PROBLEM TO SOLVE :: The records below hold a stretch from the line with "Turn this picture" through the line with "CORNER_RELIEF = 2.0"; return exactly those lines, ends included, and nothing more.

** Start MATERIAL PROVIDED **

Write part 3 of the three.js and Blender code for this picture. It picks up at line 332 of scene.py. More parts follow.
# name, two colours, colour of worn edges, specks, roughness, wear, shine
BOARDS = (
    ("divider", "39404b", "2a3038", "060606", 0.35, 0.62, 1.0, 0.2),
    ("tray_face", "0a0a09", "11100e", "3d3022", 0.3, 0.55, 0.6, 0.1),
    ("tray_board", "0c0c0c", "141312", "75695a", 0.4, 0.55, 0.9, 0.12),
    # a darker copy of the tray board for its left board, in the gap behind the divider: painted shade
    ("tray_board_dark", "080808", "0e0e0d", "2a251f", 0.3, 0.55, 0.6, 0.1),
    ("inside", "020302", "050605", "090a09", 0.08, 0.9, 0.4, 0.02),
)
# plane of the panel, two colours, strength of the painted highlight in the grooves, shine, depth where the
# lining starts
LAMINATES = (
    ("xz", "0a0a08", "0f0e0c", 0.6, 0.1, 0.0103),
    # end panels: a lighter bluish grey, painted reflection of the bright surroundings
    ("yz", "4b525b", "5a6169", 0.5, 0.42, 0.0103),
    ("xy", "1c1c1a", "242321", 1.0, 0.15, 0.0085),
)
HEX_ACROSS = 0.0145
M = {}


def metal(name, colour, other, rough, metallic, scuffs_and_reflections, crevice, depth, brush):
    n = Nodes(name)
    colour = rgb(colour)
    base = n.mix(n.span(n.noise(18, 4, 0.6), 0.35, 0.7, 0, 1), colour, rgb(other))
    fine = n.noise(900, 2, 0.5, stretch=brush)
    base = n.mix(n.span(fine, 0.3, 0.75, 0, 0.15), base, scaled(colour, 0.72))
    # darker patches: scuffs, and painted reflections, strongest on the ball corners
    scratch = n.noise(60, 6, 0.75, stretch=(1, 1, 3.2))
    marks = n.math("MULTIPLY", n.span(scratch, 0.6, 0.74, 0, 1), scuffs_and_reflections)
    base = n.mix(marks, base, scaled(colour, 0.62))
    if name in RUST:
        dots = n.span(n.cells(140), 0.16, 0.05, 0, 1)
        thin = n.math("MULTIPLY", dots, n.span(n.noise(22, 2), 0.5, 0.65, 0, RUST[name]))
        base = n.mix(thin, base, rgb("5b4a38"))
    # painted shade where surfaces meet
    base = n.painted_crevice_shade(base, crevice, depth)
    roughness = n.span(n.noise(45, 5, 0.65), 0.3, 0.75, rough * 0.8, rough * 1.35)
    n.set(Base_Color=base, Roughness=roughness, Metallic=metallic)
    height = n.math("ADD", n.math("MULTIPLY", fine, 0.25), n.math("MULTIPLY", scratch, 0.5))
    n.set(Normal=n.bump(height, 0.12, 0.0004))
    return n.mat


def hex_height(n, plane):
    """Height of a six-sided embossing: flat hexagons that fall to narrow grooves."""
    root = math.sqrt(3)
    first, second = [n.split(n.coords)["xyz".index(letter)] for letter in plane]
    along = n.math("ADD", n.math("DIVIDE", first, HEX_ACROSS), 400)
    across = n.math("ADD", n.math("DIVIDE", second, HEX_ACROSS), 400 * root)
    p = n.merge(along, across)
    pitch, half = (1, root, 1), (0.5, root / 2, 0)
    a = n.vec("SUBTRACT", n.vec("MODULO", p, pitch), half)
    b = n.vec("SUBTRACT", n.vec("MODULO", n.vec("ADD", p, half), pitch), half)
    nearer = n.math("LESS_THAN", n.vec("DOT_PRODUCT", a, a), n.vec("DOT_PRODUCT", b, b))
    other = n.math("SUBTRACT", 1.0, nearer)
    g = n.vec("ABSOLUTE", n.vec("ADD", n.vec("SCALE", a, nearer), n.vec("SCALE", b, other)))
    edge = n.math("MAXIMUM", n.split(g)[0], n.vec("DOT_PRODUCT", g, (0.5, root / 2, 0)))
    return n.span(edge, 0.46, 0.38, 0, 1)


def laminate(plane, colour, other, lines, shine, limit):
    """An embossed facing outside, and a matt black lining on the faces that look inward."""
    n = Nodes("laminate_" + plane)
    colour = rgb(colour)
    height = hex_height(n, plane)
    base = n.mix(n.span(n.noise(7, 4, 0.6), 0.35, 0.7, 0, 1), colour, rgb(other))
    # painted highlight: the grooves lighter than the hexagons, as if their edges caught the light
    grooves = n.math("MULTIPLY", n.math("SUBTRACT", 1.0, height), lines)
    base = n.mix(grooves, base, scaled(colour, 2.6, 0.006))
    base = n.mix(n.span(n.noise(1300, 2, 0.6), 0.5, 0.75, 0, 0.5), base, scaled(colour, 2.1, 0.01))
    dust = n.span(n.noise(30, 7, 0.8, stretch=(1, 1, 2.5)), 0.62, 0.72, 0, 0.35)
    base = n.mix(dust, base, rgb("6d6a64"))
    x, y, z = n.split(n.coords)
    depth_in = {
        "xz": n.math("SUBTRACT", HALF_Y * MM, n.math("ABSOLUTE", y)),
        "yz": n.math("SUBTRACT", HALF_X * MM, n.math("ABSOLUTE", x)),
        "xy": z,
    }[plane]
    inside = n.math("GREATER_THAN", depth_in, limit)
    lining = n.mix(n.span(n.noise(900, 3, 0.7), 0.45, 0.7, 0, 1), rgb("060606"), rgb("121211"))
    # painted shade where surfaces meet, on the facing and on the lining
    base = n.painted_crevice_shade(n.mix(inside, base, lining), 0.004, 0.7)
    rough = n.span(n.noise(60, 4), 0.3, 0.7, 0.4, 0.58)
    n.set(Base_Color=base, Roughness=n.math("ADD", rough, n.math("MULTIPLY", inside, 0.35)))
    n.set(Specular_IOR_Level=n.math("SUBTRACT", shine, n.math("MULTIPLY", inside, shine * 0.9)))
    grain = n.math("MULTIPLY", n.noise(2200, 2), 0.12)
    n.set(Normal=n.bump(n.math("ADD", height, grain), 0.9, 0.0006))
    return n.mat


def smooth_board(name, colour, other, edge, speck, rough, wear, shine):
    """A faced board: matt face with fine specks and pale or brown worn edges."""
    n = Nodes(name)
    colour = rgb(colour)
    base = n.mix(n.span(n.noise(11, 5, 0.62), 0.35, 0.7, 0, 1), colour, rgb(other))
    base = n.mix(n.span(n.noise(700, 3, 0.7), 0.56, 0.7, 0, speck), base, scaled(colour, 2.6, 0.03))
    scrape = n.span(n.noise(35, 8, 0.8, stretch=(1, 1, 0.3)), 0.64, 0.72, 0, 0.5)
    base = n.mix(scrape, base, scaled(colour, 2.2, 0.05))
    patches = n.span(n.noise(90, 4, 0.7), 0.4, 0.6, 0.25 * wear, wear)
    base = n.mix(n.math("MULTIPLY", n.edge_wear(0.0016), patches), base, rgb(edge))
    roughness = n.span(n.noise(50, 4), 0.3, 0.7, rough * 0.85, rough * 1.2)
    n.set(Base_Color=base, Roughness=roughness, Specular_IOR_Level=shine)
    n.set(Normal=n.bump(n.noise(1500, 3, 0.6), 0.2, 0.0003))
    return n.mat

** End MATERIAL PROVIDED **
** Start MATERIAL PROVIDED **

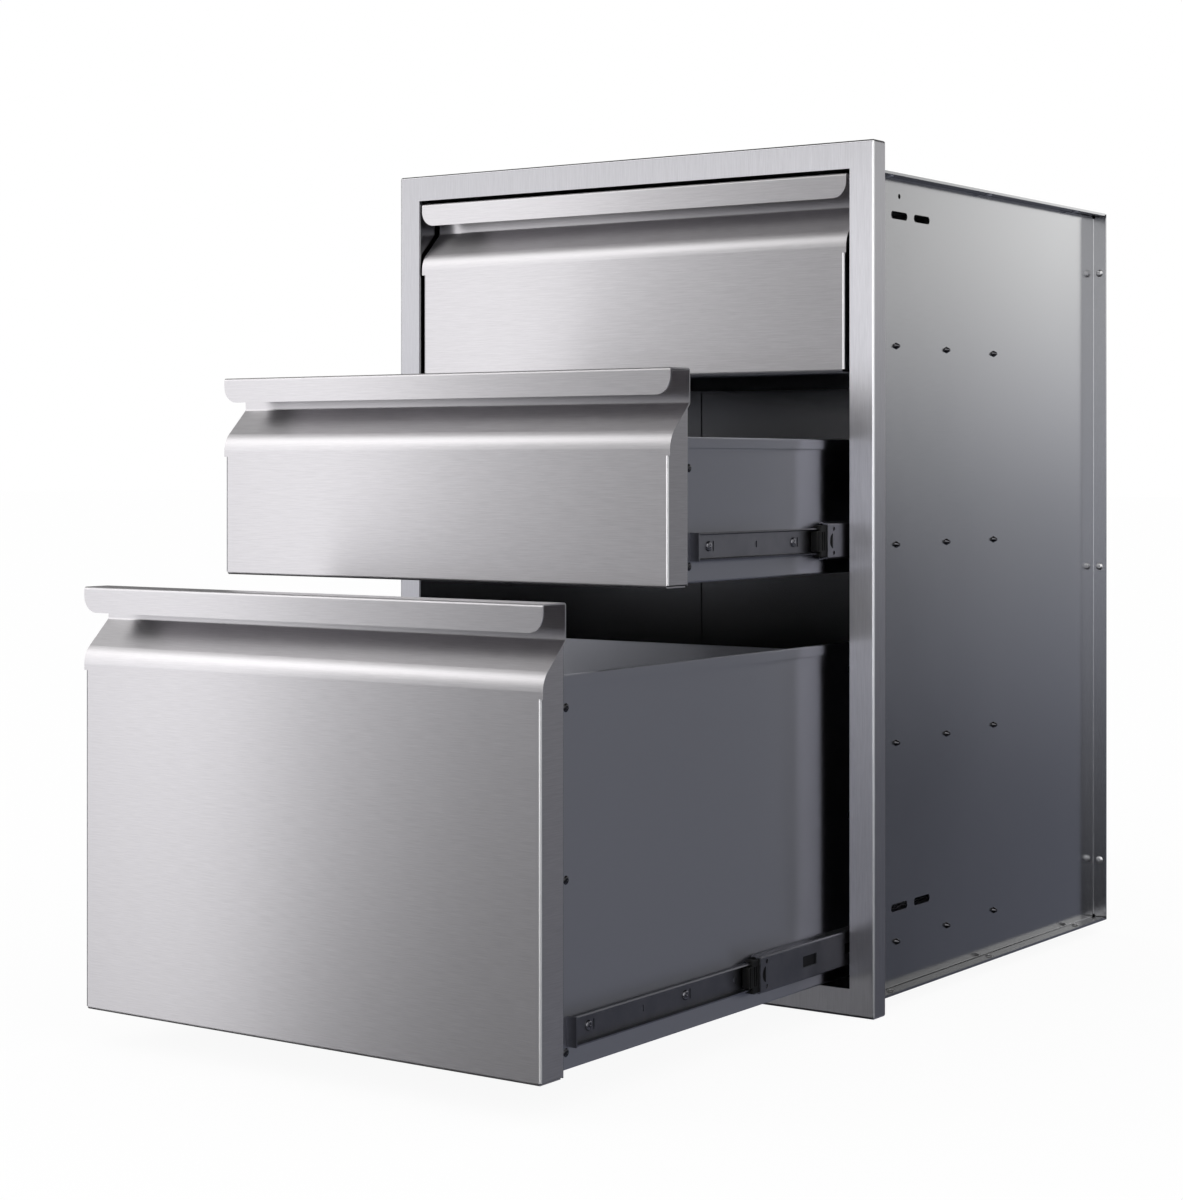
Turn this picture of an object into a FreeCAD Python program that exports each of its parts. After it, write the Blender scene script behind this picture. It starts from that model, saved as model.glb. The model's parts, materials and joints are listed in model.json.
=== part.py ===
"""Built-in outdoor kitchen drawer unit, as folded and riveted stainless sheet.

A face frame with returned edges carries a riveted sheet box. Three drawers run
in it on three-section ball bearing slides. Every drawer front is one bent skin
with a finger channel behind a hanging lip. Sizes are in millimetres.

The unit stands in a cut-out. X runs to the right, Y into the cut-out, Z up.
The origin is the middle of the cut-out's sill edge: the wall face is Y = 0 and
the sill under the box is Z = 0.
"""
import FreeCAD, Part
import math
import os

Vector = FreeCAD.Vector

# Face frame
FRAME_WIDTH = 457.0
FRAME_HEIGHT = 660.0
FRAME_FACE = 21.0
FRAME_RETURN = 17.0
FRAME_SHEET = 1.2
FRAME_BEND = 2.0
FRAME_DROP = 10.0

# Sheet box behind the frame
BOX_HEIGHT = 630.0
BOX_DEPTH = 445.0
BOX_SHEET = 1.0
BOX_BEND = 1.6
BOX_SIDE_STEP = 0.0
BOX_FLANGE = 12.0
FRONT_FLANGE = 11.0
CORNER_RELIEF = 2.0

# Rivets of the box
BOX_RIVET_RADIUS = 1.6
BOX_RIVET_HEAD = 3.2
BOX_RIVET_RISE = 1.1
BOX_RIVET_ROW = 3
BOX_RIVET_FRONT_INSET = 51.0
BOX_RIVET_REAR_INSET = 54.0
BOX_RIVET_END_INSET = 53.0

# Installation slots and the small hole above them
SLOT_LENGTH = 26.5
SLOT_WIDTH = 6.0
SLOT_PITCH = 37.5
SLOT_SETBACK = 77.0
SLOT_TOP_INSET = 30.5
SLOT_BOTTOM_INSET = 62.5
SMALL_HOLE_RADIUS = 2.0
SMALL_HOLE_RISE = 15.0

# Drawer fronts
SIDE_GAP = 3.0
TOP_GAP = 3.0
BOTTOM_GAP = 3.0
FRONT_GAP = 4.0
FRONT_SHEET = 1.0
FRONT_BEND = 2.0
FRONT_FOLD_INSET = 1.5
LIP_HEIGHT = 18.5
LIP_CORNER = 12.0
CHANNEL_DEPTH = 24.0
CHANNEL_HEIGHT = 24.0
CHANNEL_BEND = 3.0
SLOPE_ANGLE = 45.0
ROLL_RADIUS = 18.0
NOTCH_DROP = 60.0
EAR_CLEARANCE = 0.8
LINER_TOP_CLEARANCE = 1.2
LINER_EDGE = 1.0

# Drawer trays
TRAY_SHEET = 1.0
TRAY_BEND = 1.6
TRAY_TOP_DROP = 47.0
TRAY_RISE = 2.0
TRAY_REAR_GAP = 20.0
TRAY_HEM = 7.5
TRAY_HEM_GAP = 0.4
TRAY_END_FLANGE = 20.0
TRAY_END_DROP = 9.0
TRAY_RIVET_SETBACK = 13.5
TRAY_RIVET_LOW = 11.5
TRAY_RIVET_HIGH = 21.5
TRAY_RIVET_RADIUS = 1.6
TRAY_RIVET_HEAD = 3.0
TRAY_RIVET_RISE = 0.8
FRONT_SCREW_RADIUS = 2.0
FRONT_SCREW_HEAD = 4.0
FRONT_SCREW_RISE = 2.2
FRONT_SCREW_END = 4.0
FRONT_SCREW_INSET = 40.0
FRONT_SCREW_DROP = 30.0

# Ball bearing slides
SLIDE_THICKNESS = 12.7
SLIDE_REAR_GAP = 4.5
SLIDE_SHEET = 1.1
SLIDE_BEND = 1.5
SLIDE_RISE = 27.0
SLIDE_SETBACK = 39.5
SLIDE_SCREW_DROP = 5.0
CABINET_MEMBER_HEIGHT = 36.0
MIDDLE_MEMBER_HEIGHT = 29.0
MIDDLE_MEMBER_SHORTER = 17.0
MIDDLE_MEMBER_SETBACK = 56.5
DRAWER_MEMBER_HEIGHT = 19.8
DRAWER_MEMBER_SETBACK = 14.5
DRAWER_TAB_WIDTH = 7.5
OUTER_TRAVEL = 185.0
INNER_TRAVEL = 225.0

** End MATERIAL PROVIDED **

FINAL RESULT ::
Turn this picture of an object into a FreeCAD Python program that exports each of its parts. After it, write the Blender scene script behind this picture. It starts from that model, saved as model.glb. The model's parts, materials and joints are listed in model.json.
=== part.py ===
"""Built-in outdoor kitchen drawer unit, as folded and riveted stainless sheet.

A face frame with returned edges carries a riveted sheet box. Three drawers run
in it on three-section ball bearing slides. Every drawer front is one bent skin
with a finger channel behind a hanging lip. Sizes are in millimetres.

The unit stands in a cut-out. X runs to the right, Y into the cut-out, Z up.
The origin is the middle of the cut-out's sill edge: the wall face is Y = 0 and
the sill under the box is Z = 0.
"""
import FreeCAD, Part
import math
import os

Vector = FreeCAD.Vector

# Face frame
FRAME_WIDTH = 457.0
FRAME_HEIGHT = 660.0
FRAME_FACE = 21.0
FRAME_RETURN = 17.0
FRAME_SHEET = 1.2
FRAME_BEND = 2.0
FRAME_DROP = 10.0

# Sheet box behind the frame
BOX_HEIGHT = 630.0
BOX_DEPTH = 445.0
BOX_SHEET = 1.0
BOX_BEND = 1.6
BOX_SIDE_STEP = 0.0
BOX_FLANGE = 12.0
FRONT_FLANGE = 11.0
CORNER_RELIEF = 2.0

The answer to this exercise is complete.